### [EXERCISE]
Exactly and only the lines from the one containing "for member in" through the one containing "bpy.context.scene.collection.objects.link(empty)" are to be repeated, both ends included.

>> Start

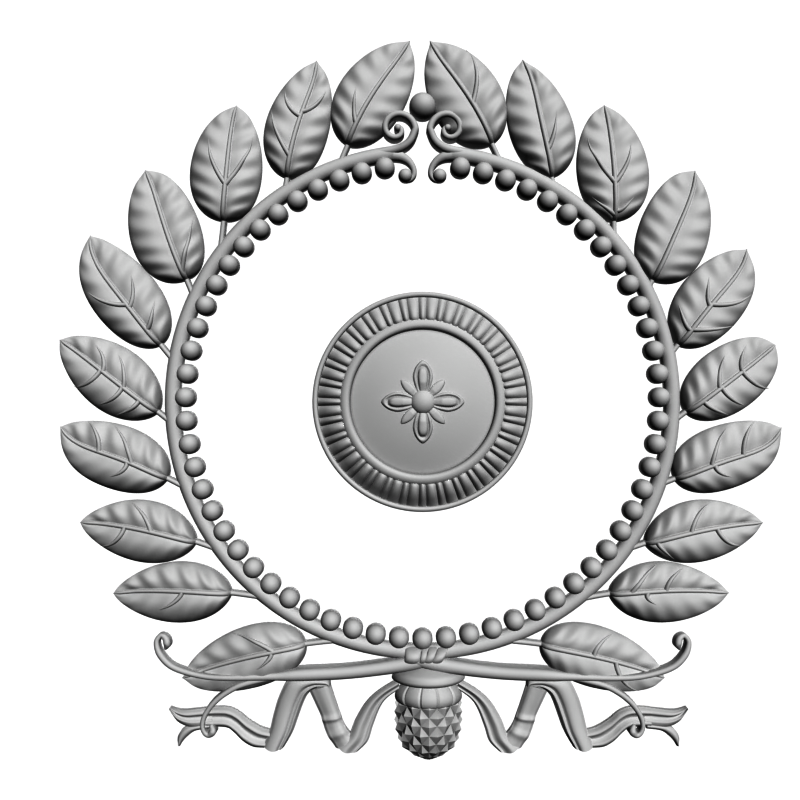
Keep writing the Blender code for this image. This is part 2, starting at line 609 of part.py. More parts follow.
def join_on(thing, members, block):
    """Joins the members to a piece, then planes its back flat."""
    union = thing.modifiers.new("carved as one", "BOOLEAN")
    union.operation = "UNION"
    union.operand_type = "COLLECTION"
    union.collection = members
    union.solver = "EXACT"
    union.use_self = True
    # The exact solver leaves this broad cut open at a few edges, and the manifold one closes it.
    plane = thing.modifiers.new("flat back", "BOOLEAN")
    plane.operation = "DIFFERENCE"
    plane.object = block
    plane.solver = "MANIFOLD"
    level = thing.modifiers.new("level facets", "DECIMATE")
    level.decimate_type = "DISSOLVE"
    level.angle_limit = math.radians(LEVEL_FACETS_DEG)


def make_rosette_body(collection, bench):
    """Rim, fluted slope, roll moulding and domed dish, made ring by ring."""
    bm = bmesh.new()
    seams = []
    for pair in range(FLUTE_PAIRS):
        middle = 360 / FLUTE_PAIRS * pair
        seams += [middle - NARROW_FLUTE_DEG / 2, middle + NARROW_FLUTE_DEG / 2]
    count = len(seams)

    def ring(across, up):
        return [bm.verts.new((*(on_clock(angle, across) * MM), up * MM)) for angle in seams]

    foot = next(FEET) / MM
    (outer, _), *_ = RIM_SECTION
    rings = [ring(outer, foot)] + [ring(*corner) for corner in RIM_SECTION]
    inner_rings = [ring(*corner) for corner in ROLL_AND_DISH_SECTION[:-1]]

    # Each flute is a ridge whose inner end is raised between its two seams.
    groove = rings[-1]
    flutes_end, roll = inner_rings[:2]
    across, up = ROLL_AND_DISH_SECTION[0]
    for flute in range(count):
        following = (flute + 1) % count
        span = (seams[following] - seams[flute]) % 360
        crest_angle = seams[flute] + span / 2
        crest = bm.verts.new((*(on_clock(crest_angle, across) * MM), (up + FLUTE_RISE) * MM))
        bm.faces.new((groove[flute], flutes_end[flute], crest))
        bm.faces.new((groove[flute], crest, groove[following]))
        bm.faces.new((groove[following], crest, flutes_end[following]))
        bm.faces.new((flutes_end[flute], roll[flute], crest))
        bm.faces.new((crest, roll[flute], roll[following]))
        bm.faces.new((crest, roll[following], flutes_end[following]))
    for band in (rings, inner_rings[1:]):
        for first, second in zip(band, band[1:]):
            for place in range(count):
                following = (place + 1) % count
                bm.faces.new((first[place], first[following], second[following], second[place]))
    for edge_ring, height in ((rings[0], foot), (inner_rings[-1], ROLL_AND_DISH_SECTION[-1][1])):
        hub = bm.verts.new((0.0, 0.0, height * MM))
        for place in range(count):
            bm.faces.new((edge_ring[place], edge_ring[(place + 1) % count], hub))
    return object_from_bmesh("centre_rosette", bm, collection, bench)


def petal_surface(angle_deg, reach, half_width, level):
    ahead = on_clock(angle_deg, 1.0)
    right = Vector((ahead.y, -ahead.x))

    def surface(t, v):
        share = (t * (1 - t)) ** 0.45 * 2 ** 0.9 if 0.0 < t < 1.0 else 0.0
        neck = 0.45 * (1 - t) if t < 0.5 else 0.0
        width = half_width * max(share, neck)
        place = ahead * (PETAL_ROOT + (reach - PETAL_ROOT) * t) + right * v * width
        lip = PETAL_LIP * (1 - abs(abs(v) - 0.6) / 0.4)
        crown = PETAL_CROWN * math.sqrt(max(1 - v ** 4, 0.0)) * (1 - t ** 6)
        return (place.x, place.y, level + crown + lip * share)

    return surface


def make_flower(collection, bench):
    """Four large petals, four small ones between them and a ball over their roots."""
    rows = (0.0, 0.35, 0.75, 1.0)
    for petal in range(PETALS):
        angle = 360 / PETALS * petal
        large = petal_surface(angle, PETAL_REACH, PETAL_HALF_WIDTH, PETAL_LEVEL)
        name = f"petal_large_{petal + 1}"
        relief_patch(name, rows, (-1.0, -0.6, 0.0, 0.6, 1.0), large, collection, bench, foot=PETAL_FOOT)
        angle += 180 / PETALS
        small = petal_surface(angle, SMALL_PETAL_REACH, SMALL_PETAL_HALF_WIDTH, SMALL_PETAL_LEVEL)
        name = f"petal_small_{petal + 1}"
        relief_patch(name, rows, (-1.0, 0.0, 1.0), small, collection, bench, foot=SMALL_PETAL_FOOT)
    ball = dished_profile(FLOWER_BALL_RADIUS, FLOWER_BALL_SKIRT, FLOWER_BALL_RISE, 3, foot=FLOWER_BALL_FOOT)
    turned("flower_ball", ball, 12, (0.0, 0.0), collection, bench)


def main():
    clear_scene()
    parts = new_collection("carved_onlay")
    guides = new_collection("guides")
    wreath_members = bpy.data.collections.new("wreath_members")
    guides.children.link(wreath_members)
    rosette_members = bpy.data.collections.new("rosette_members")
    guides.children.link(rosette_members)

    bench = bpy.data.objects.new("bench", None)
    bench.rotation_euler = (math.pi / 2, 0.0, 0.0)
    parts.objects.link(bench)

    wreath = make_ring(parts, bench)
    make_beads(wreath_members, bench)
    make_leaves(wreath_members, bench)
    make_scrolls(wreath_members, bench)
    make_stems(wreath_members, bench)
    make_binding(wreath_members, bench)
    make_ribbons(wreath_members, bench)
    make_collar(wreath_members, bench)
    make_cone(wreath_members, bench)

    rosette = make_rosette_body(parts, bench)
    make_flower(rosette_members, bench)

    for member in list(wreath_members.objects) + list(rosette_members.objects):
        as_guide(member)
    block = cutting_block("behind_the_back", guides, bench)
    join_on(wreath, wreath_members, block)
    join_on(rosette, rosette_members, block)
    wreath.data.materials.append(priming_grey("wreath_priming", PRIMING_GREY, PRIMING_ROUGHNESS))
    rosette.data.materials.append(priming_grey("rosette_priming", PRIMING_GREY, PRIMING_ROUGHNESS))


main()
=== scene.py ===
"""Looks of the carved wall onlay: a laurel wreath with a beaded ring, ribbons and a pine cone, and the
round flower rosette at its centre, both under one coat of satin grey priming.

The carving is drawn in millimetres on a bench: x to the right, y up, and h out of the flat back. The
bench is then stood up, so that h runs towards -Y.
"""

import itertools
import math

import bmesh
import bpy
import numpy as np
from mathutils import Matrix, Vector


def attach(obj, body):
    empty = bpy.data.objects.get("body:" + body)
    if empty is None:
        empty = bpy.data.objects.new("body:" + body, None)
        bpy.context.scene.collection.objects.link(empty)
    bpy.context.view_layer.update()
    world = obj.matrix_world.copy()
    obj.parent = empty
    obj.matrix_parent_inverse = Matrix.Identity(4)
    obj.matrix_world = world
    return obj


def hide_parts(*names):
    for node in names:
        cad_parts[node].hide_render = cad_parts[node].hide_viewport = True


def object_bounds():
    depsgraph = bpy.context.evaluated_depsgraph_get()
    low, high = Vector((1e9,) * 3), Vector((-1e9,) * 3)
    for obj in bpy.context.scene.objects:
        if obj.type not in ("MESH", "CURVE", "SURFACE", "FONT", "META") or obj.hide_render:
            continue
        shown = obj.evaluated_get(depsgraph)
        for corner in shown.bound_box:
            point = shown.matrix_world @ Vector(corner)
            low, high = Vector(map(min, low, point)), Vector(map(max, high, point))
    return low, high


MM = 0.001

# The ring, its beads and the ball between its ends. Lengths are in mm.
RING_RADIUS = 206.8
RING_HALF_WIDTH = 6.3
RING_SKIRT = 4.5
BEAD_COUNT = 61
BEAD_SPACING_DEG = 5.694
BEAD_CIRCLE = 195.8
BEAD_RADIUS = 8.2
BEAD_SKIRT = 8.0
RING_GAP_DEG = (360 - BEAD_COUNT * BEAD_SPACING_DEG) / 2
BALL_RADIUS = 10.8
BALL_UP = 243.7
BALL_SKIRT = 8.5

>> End

### [REPLY]
    for member in list(wreath_members.objects) + list(rosette_members.objects):
        as_guide(member)
    block = cutting_block("behind_the_back", guides, bench)
    join_on(wreath, wreath_members, block)
    join_on(rosette, rosette_members, block)
    wreath.data.materials.append(priming_grey("wreath_priming", PRIMING_GREY, PRIMING_ROUGHNESS))
    rosette.data.materials.append(priming_grey("rosette_priming", PRIMING_GREY, PRIMING_ROUGHNESS))


main()
=== scene.py ===
"""Looks of the carved wall onlay: a laurel wreath with a beaded ring, ribbons and a pine cone, and the
round flower rosette at its centre, both under one coat of satin grey priming.

The carving is drawn in millimetres on a bench: x to the right, y up, and h out of the flat back. The
bench is then stood up, so that h runs towards -Y.
"""

import itertools
import math

import bmesh
import bpy
import numpy as np
from mathutils import Matrix, Vector


def attach(obj, body):
    empty = bpy.data.objects.get("body:" + body)
    if empty is None:
        empty = bpy.data.objects.new("body:" + body, None)
        bpy.context.scene.collection.objects.link(empty)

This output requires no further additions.